Within the records below, find each line that holds the string "node", then copy it.

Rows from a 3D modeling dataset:
____

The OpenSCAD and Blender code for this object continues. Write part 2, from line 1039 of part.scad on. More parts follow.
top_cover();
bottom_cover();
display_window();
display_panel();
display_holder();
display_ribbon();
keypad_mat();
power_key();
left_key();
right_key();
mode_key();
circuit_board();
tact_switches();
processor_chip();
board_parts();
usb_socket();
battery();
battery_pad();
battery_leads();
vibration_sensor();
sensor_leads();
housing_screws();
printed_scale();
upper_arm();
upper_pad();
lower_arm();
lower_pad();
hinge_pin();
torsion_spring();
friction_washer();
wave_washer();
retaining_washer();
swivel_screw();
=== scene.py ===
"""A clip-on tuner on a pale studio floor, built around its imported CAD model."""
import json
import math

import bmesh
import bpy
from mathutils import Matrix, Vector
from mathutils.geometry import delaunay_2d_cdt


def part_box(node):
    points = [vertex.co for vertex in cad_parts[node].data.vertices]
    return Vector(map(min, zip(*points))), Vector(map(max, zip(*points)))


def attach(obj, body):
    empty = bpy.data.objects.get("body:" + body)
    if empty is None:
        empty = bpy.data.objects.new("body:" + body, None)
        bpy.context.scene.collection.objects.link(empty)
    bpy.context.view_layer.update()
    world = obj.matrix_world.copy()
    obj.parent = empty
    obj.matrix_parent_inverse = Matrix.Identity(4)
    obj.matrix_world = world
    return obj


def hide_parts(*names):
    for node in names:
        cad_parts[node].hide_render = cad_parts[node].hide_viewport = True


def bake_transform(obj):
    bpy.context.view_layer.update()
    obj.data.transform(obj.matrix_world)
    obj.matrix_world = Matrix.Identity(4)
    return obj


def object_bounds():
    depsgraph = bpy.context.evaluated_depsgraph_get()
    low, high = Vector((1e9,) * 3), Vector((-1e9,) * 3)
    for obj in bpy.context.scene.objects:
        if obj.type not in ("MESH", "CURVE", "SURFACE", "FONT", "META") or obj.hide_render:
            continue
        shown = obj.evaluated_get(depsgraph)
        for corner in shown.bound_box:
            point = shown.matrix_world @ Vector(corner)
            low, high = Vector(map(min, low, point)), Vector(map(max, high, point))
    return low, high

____

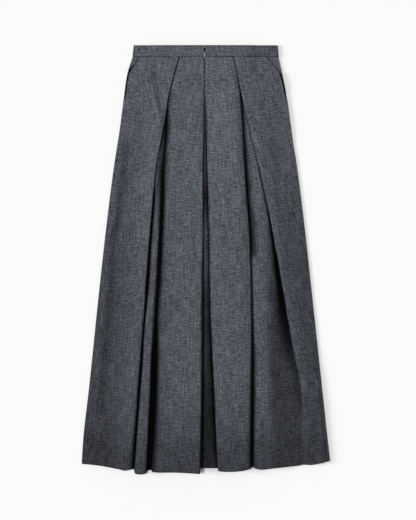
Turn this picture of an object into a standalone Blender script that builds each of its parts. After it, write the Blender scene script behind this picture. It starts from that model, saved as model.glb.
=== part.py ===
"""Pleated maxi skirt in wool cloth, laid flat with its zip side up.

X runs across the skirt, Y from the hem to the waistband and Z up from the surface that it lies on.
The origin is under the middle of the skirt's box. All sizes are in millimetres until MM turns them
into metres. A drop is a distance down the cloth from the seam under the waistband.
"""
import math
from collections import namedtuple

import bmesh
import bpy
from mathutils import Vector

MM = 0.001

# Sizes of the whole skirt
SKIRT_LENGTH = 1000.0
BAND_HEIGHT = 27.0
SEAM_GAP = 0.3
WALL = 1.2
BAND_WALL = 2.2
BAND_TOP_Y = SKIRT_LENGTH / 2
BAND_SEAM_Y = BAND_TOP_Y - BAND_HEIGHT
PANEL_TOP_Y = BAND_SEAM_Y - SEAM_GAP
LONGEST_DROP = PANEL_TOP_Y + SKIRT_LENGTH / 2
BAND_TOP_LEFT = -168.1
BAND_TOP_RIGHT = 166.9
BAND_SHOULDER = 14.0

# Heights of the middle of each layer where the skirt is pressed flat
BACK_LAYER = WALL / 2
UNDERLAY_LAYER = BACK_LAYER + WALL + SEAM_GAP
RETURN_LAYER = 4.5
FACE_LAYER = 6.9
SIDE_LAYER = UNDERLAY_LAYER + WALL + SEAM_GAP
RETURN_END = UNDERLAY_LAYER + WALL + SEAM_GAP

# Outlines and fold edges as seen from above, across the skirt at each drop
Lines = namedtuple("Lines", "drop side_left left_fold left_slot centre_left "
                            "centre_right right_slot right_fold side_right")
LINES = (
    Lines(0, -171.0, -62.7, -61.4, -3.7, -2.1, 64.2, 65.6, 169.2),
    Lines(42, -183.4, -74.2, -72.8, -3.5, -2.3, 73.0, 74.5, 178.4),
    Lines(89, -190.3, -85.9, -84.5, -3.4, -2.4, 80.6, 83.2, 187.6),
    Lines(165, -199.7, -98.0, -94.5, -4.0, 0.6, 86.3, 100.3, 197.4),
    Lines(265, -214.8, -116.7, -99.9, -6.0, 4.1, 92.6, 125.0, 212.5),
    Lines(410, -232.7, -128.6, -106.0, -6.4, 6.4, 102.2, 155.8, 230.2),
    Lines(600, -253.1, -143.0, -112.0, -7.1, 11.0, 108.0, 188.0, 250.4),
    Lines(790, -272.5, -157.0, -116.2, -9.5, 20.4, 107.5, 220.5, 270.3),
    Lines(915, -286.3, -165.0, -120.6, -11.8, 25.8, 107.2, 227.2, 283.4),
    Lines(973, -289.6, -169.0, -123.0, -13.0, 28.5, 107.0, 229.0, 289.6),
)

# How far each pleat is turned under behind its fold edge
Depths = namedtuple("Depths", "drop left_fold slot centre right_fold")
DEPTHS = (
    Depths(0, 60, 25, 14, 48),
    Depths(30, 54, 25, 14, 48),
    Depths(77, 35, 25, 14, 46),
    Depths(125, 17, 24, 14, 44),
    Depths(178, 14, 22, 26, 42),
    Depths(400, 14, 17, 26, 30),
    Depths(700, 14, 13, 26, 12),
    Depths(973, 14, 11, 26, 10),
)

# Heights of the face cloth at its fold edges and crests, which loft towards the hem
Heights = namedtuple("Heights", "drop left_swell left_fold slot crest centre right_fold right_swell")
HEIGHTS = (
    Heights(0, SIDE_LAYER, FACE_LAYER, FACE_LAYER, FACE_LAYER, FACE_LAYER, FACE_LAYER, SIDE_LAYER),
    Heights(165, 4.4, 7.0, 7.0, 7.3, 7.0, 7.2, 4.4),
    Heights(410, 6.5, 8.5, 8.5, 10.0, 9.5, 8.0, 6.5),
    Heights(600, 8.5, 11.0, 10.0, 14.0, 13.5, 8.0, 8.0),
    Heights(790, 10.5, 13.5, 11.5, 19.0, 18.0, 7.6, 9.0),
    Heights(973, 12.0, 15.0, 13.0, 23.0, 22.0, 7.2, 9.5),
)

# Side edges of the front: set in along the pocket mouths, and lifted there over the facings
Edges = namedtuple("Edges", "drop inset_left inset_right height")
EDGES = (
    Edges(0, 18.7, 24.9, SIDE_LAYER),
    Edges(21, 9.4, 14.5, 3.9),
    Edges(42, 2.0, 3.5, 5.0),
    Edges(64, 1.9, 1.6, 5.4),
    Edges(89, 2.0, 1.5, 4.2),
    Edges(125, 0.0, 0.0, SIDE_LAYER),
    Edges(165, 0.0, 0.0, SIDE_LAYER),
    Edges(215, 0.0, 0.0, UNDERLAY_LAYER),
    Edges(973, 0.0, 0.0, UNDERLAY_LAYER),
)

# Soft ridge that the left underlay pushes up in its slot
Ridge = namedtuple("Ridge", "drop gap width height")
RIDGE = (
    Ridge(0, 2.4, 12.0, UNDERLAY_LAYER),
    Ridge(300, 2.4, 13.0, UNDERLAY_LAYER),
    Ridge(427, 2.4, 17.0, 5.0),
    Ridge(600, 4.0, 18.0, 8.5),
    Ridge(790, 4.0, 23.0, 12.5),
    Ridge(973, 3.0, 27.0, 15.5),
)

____

◆ **Answer to this problem**:
def part_box(node):
    points = [vertex.co for vertex in cad_parts[node].data.vertices]
    for node in names:
        cad_parts[node].hide_render = cad_parts[node].hide_viewport = True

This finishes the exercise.